Daniel van Buyten is still recovering from injury and is not expected to play at centre-half, and to compound matters, his regular partner, the wonderfully named Holger Badstuber, left-full David Alaba, and defensive midfielder, Gustavo, are all suspended.
Add in Chelsea's suspensions of Ramires and Meireles, both midfielders, and John Terry and Branislav Ivanovic, both defenders, and you can see that both teams will be far from full strength.
However, it is pretty clear that Bayern will not have their first choice defence out, while Chelsea will also be missing two of their first choice midfielders.
Given this, I expect Chelsea to bypass midfield completely as they go to Drogba early with the likes of Mata and Lampard bombing on to support him.

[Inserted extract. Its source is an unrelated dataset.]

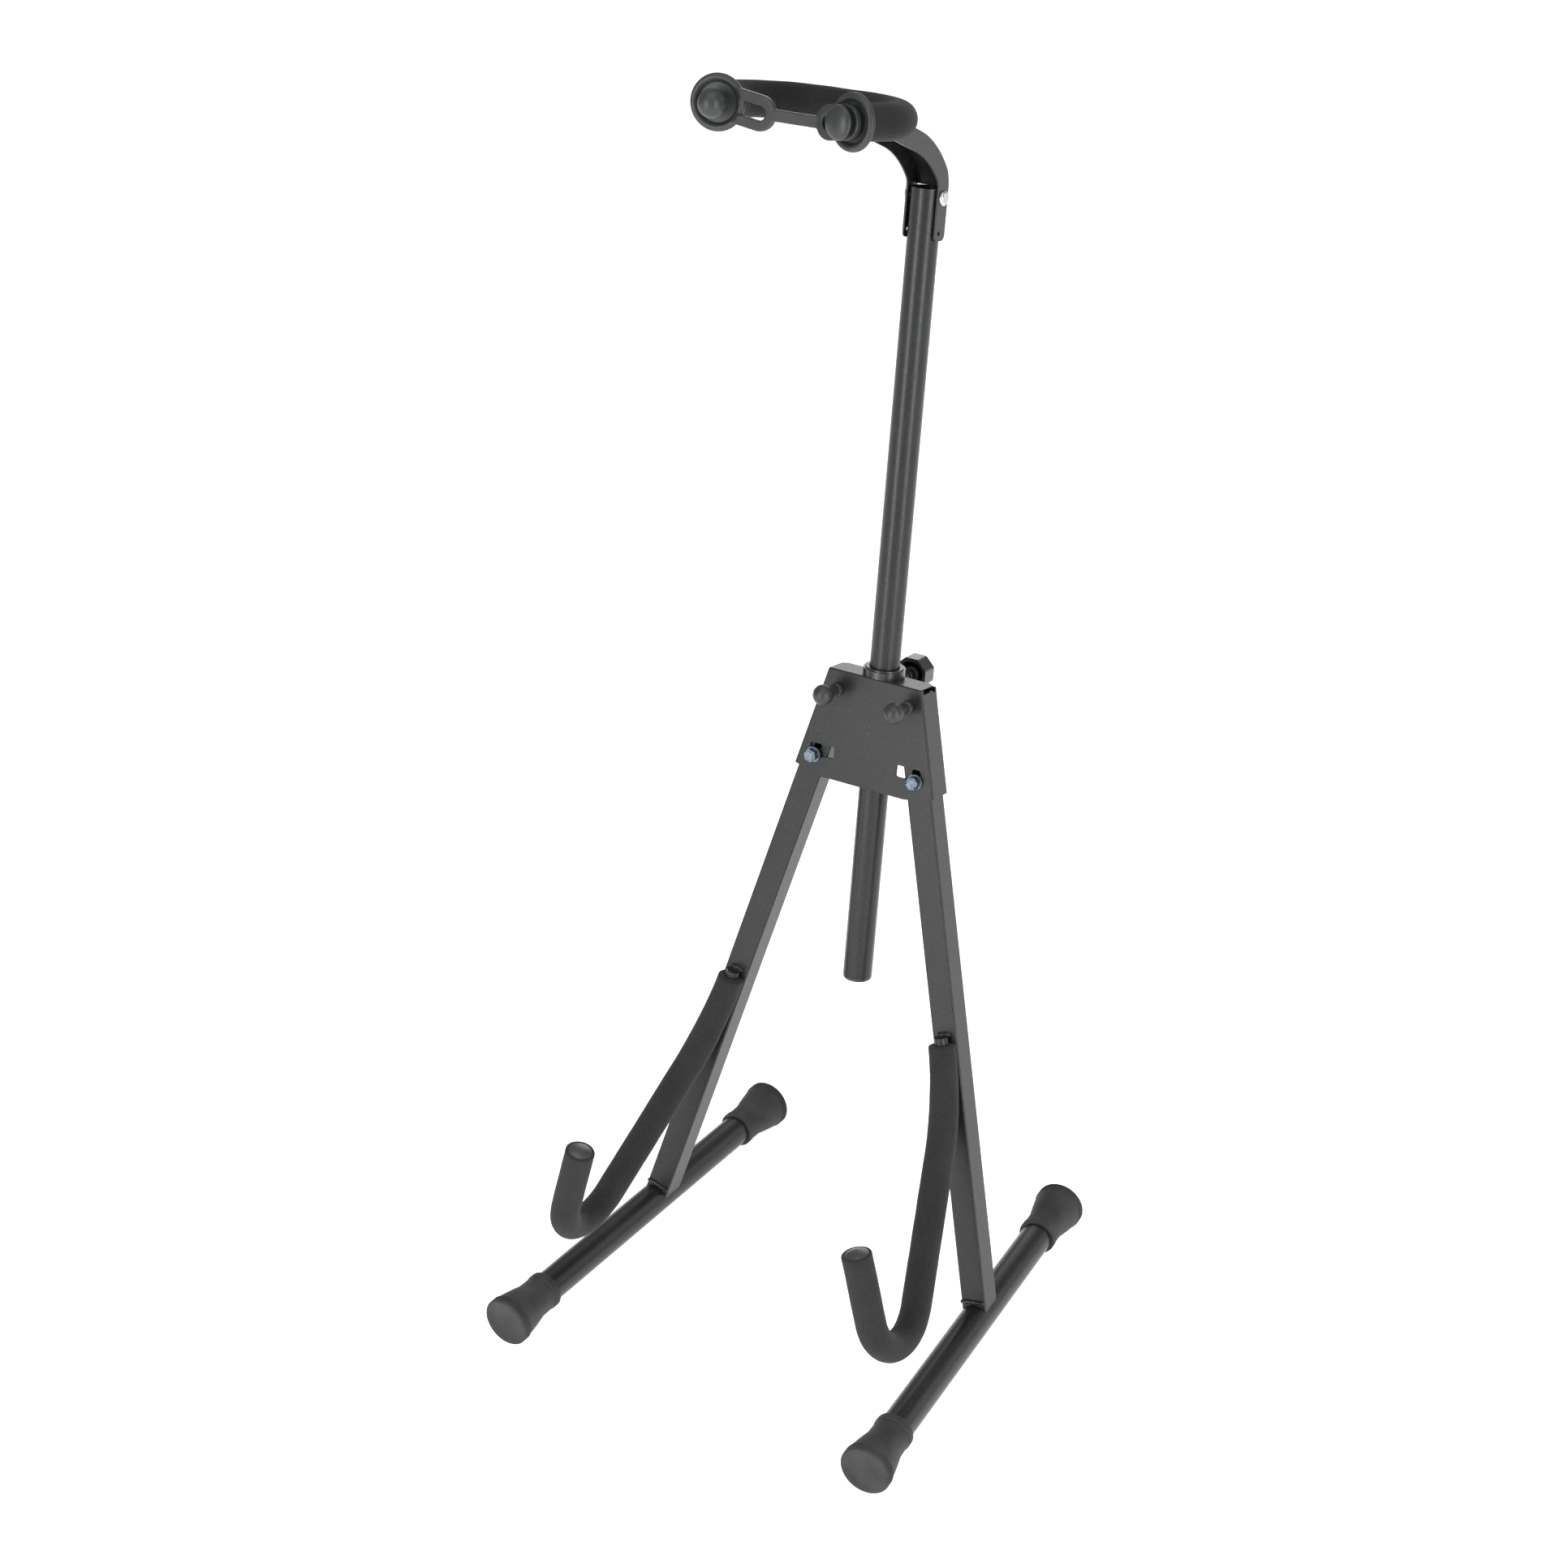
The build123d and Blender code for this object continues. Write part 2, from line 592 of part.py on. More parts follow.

This will be the key to Chelsea beating Bayern.
Jupp Heynckes: Bayern Munich Coach
"They played completely differently against Benfica (in the quarter-finals) than they did against Barcelona (in the last four). I expect Chelsea to be a bit different than against Barcelona," Heynckes told UEFA.com.
The team has been going through a really good period in the last weeks, and they're playing better, more successful football.
They have a lot of experienced players in their team and it's clear that the veterans, the players who've been playing at Chelsea for many years, want to win something big.
And that's very dangerous for us.
"The match will be open and the chances are 50-50, but it might be a little advantage to play here at home."
This will be one of the most intriguing matches this season. Bayern play free-flowing counter-attacking football, while Chelsea have reverted to the effective physical system that has served them so well over the last number of years.
With both teams suffering the loss of key players through suspension, it will be more than interesting to see how the squad players take to the occasion, as players with bigger reputations have often frozen under the intense final spotlight.
It is very hard to call a winner, as both teams are on form, but when push comes to shove, I think Chelsea should nick a tight game.